I’m definitely going to be watching the stream as much as I can. Getting hyped for the upcoming summer expansion. I also have a few drafts for ideas I’m kicking around including posts about my thoughts on Dark Souls 2 (I’ve finally made it to NG+!) and on my first impressions of my Nintendo 2DS purchase now that I’ve had a couple of weeks with it.

As far as must-watch events on the stream, here’s a few I’d suggest anyone to try to make time to watch: 1

  • 1600 UTC today: CSM Panel
    The CSM is a panel made up of players who directly advise CCP Games on the development of new features and updates to EVE Online. With the CSM8 term coming to a close, I imagine there’ll be plenty of reflective-esque comments to be gleamed.
  • 1700 UTC today: EVE Fanfest Welcome & EVE Valkyrie Keynote
    Looking for details to come out about an estimated release date and system plan for Valkyrie, the upcoming space-dogfighting Oculus VR game.

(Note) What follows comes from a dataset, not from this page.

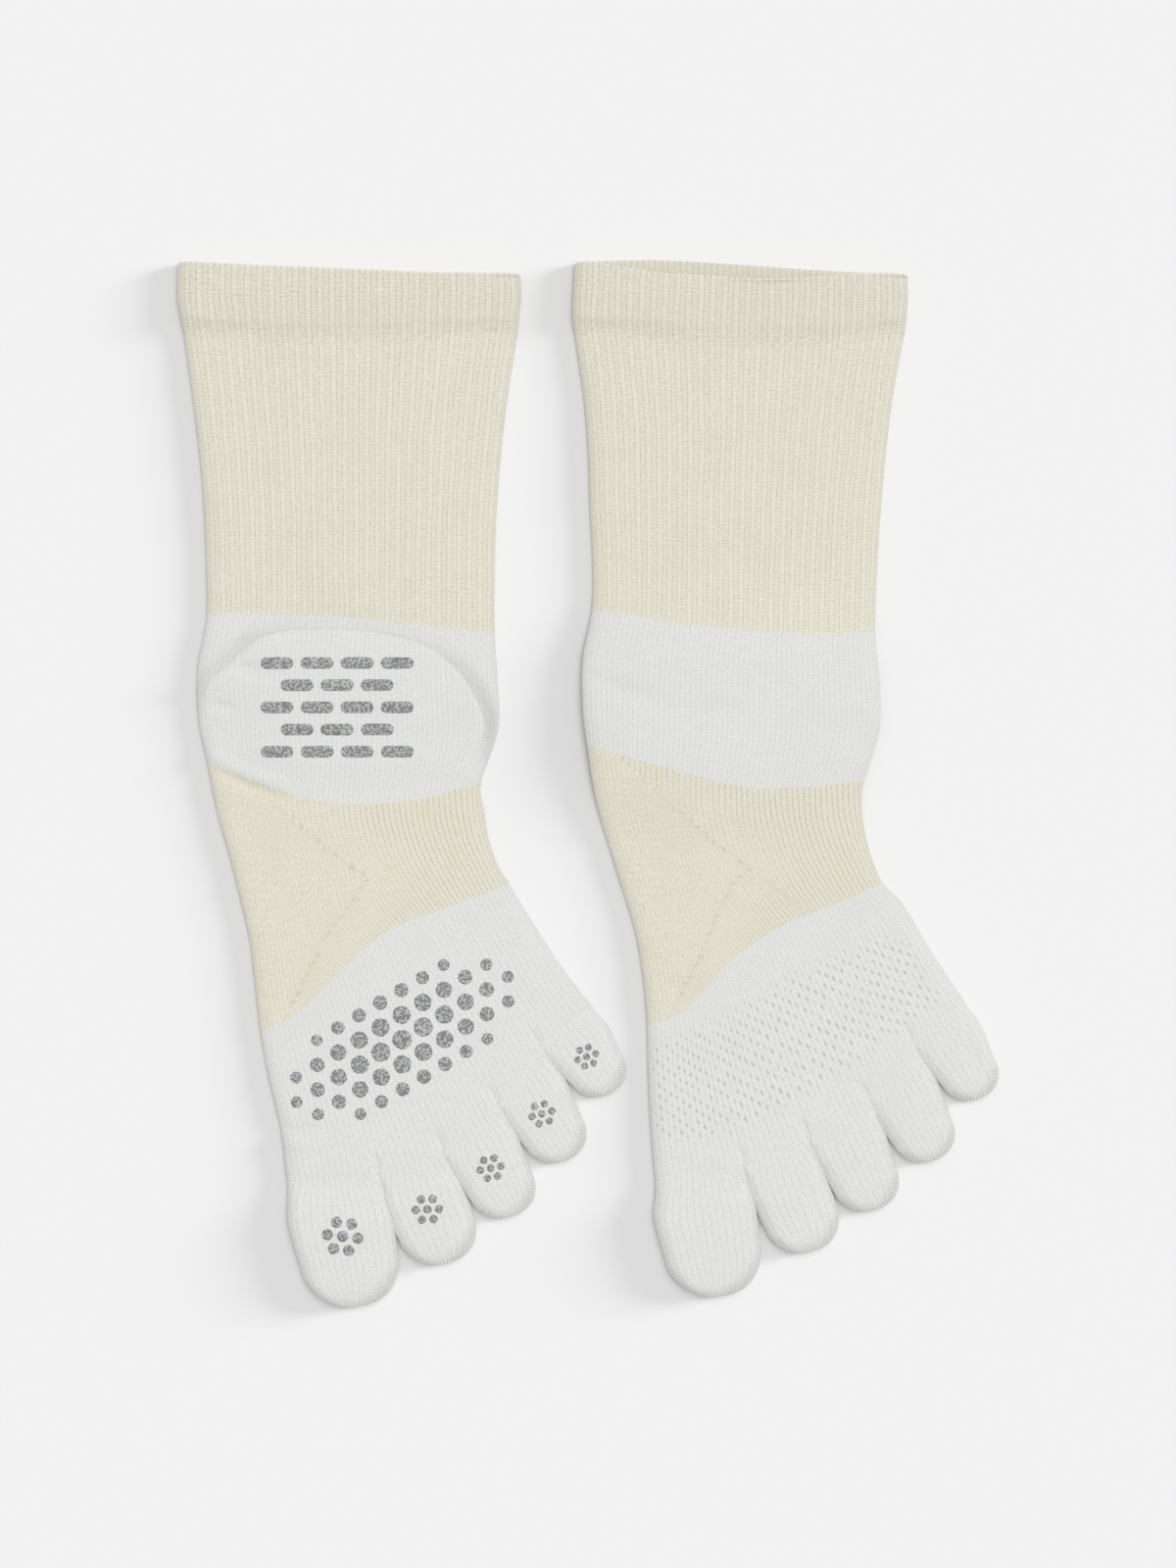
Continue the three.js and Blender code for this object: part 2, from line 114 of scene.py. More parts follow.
class Spline:
    """Curve through a short list of points, even in its spans: a Catmull-Rom curve."""

    def __init__(self, points: list[tuple[float, float]], samples: int = 40) -> None:
        """Measures the spans.

        Args:
            points: the points, x and down.
            samples: how finely each span is measured for its length.
        """
        self.points = np.array(points, float)
        self.spans = len(points) - 1
        steps = np.linspace(0.0, 1.0, self.spans * samples + 1)
        hops = np.linalg.norm(np.diff(self.at_span(steps), axis=0), axis=1)
        self.steps = steps
        self.lengths = np.concatenate([[0.0], np.cumsum(hops)])
        self.samples = samples

    def at_span(self, share: Array) -> Array:
        """Point at an even share of the spans.

        Each span from p1 to p2 is the cubic with end slopes half of p2 - p0 and of p3 - p1.

        Args:
            share: from 0 to 1, any shape.

        Returns:
            Points with x and down in the last axis.
        """
        place = np.clip(share, 0.0, 1.0) * self.spans
        index = np.minimum(place.astype(int), self.spans - 1)
        t = (place - index)[..., None]
        last = len(self.points) - 1
        p0, p1 = self.points[np.maximum(index - 1, 0)], self.points[index]
        p2, p3 = self.points[index + 1], self.points[np.minimum(index + 2, last)]
        slope1, slope2 = (p2 - p0) / 2, (p3 - p1) / 2
        cubic = 2 * p1 - 2 * p2 + slope1 + slope2
        square = -3 * p1 + 3 * p2 - 2 * slope1 - slope2
        return ((cubic * t + square) * t + slope1) * t + p1

    def at_length(self, share: Array) -> Array:
        """Point at a share of the curve's length, read from the measured lengths."""
        wanted = np.clip(share, 0.0, 1.0) * self.lengths[-1]
        return self.at_span(np.interp(wanted, self.lengths, self.steps))

    def share_of_point(self, number: int) -> float:
        """Share of the length at which the curve passes its own point of that number."""
        return float(self.lengths[number * self.samples] / self.lengths[-1])


class Facing(Enum):
    """Which side of a sock shows."""

    SOLE_UP = "sole_up"
    INSTEP_UP = "instep_up"


@dataclass(frozen=True)
class Toe:
    """Sizes of one toe tube: lean in degrees from straight down, the rest in millimetres.

    Bend is how far the tip lies to the right of the straight line that the toe starts on.
    """

    lean: float
    length: float
    belly: float
    end: float
    height: float
    bend: float = 0.0


@dataclass(frozen=True)
class Crease:
    """A soft ridge, or a trough where rise is negative, along a bent stroke on the upper layer."""

    start: tuple[float, float]
    bend: tuple[float, float]
    end: tuple[float, float]
    width: float
    rise: float


@dataclass(frozen=True)
class StretchSizes:
    """Sizes of one stretch of tube.

    Start and end are its heights over both layers at its sides, crown how much more it has in its
    middle, and seat the share of the height at which its side folds reach furthest out.
    """

    name: str
    start: float
    end: float
    crown: float
    wall: float
    rows: int
    columns: int
    ribbed: bool = False
    seat: float = SEAT


@dataclass(frozen=True)
class SockShape:
    """Outline of one sock: lines that cross it, the edges between them, its toes and its creases."""

    facing: Facing
    place: float
    mouth_dip: float
    lines: dict[str, list[tuple[float, float]]]
    left_edge: dict[str, list[tuple[float, float]]]
    right_edge: dict[str, list[tuple[float, float]]]
    toes: list[Toe]
    fashioning: list[tuple[float, float]]
    gore: list[tuple[float, float]] = field(default_factory=list)
    print_shift: tuple[float, float] = (0.0, 0.0)
    creases: list[Crease] = field(default_factory=list)


STRETCHES = [
    StretchSizes("cuff", 4.35, 4.6, 0.6, WELT_CLOTH, 14, 480, ribbed=True, seat=0.3),
    StretchSizes("leg", 3.0, 2.9, 1.4, CLOTH, 40, 480, ribbed=True),
    StretchSizes("ankle", 2.9, 2.9, 1.4, CLOTH, 50, 240),
    StretchSizes("arch", 2.9, 3.0, 1.4, CLOTH, 76, 300),
    StretchSizes("forefoot", 3.0, 3.6, 1.4, CLOTH, 90, 360),
]
CUFF, LEG, ANKLE, ARCH, FOREFOOT = range(5)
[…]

  • 1700 UTC tomorrow: EVE Online Keynote
    This is typically the time when we get the summer expansion revealed to us, complete with a demo of all of the new things being added. With such a huge focus on Industry modernization evidenced by dev blogs, this could be the time for CCP to surprise its players with drastic capital ship rebalancing.
  • 1900 UTC tomorrow: Alliance Panel
    Historically entertaining presentations given about certain player-run organizations in the game. Last year’s highlights (for me) was a tie between TDSIN’s second year presentation which was more of a hilarious update and DBRB’s GSF presentation in his admiral’s outfit… I wonder who will be the winner this year!
  • 1700 UTC Saturday: CCP Presents
    CCP’s future plans have frequently been divulged in this particular block of time. A strong showing here will leave players hyped up for years to come. With the big 10-year-old bash last year that celebrated the upcoming second decade of EVE Online, this presentation is probably going to touch on the status of so many of the ideas they shared about how New Eden will expand in size in the future.